Priyamwada Singh (’06), founder of Common Ground Practice, has begun design work for a 40,000 s.f. wellness center and hotel in Leh, in the northern India Ladakh region, focusing on local building techniques and sustainable energy production. The firm has also completed and is currently engaged in various commercial, residential and art installation projects in Delhi, Patna and Hong Kong.

Dongsei Kim ('09) has been conducting research on borders and the Korean Demilitarized Zone, recently published as “Metamorphosis of a Zone” in the “Border” issue of Topos: The International Review of Landscape and Urban Design.

Mansi Sahu ('11), and her firm StudioPOD, is busy with work for the Bhavani Islands in Vijayawada, the Mumbai Metro line, and on streetscape designs in various cities in India. The firm has done well in several recent competitions, earning second place for the Cities of Tomorrow competition, first prize for the Eyes of the Canal competition, and first place in an invited competition for a University Campus in Jaipur.

Austin Sakong ('11) was promoted to Senior Associate at FXCollaborative where, most recently, he ran the renovation project of two buildings for Pace University (Manhattan). Recently taught “The Legible City” in the Department of Art History at NYU College of Arts and Sciences (and he co-taught our Urban Design Summer Studio last summer!).

Scott Archer ('13) was promoted to Senior Associate at Beyer Blinder Belle.

Samarth Das ('13) has been working on the Nag River Rejuvenation Project in Nagpur, a collaboration with PKDas and Signes Paysages and Suez Consulting.

Arshia Chaudri, Andrew Hite, Nans Voron, Nour Zoghby (all '15) won the “Peoples’ Choice” and the “Jury Commendation” awards for their “Mighty Spaces” project, an expansion of their Spring, 2015, UD studio. The competition was organized by the Unfuse International Architectural Thesis Awards.

Abdulrahman Al-Ishaq (‘15) is now the Head of Public Art at Qatar Museums, and was formerly the Master Planning manager at Lusail City.

Despo Thoma ('16) is teaching a studio at New Jersey Institute of Technology with M. Staudt and S. David, focusing on Resilient Urban Ecosystems and Alternative Models for Mott Haven, New York. She recently joined the board of Greek Institute of Architects New York (GIANY). And see more about Despo below!

Jack Bai, Betsy Daniel, Ken Koomsiripithuck, Janki Shah (all '17), were selected by the AIA Emerging Professionals Exhibit for their “Wadi [Re]Urbanization” project from their Spring, 2017 UD studio.

Shuting Han, Jianwei Li, Yinzhu Shen, Yicheng Xu (all '18) made the global shortlist for their entry to the “Cities for our Future” competition, as “Team Galaxy: Resource Scarcity,” for the Middle East and Northern Africa region.

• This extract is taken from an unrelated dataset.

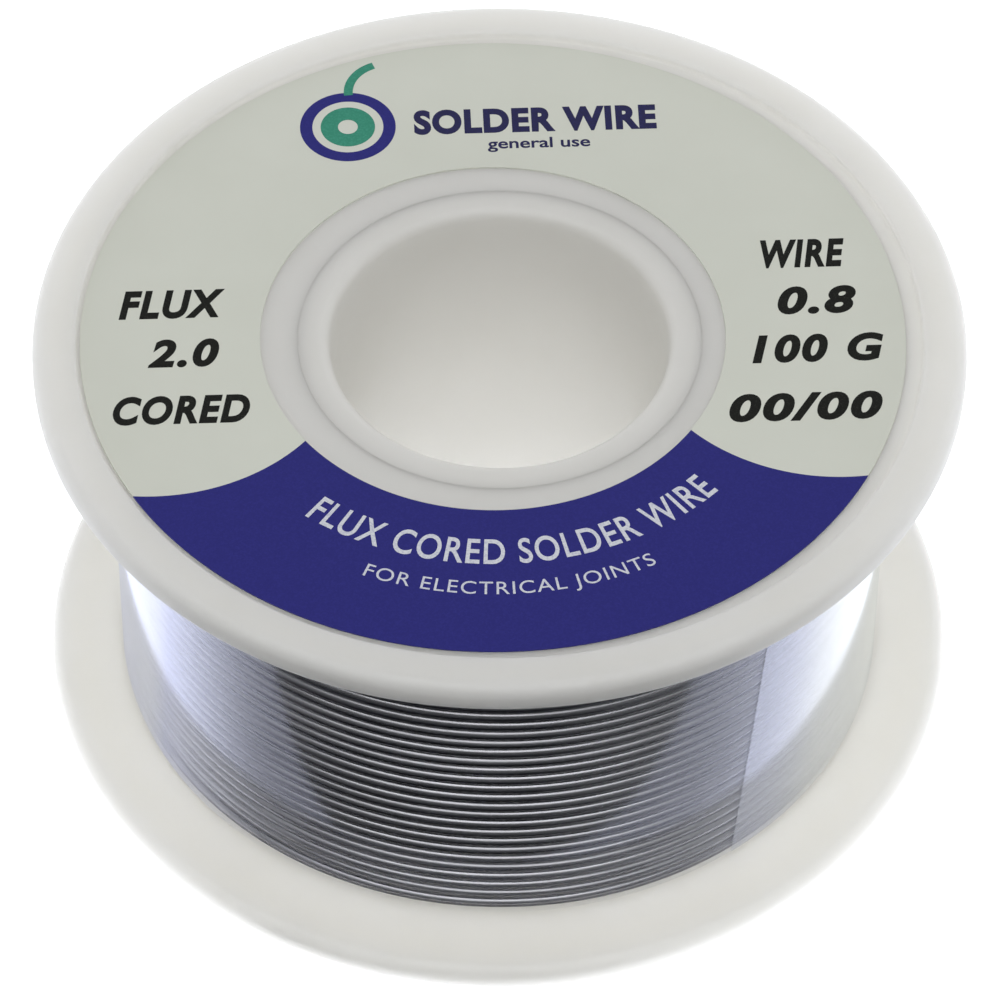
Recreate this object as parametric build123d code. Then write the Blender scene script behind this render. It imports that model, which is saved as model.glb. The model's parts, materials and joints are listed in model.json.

And, last but not least, a Special Update about Columbia UD graduates working at the New York office of One Architecture and Urbanism. Travis Bunt ('10) has been the Director of the US office since its founding in 2015, overseeing resilience projects in New York, Boston, San Francisco, and Southeast Asia, while continuing to lead urban design efforts for the first phase of New York City’s “Big U,” aka, the East Side Coastal Resiliency project. He and Despo Thoma ('16) have just returned from workshops in Indonesia, where ONE is leading a team for a resiliency plan for the city of Semarang in support of the Dutch government’s Water as Leverage Program. Despo has also been the firm’s project manager and lead designer collaborating with BIG in San Francisco on the Islais Hyper-Creek project for the Resilient By Design: Bay Area Challenge. Shuman Wu ('17), is working on visualizing urban ecologies for the projects above, as well as for the East Harlem Resiliency Plan, Breezy Point in the Rockaways, and New Clark City in the Philippines.